The identified intrinsic active sites for efficient and stable bi-functional catalyst N-MoS2·Ni3S2/NiS: the Mo–N structure and Ni–S structure on the heterogeneous interface synergistically enhance water splitting

Abstract

Effective analysis and identification of intrinsic active catalytic sites in composite catalysts will favor the regulation of catalyst structures, which could effectually improve their intrinsic catalytic activity and further enhance their water splitting ability. Therefore, a bi-functional composite catalyst of N-MoS₂·Ni₃S₂/NiS with specific Mo–N structure and heterogeneous interface was rationally prepared through the self-catalysis strategy. The ultra-thin hierarchical morphology of N-MoS₂·Ni₃S₂/NiS facilitates the exposure of active catalytic sites and the acceleration of electron transmission at the reaction interface.
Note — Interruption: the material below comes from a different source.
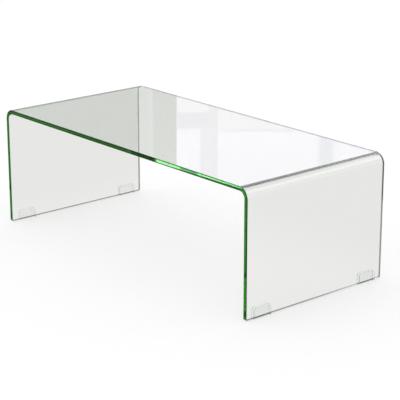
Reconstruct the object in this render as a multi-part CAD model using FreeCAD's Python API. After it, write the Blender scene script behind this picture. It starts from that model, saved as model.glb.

Furthermore, both theoretical calculations and experiments testify that the Mo–N structure and Ni–S sites on the heterogeneous interface between Ni₃S₂ and NiS are, respectively, specific intrinsic active catalytic sites for the hydrogen evolution reaction (HER) and the oxygen evolution reaction (OER), and the NiOOH formed by in situ oxidation at the interface is a synergistic catalytic site for the OER, and the doping of heteroatom N and the heterogeneous interface jointly regulate the electronic structure of N-MoS₂·Ni₃S₂/NiS, boosting overall water splitting. The optimized catalyst, N-MoS₂·Ni₃S₂/NiS, exhibits excellent performance; the overpotential is only 70 mV and 231 mV, respectively, for the HER and OER at 10 mA cm⁻².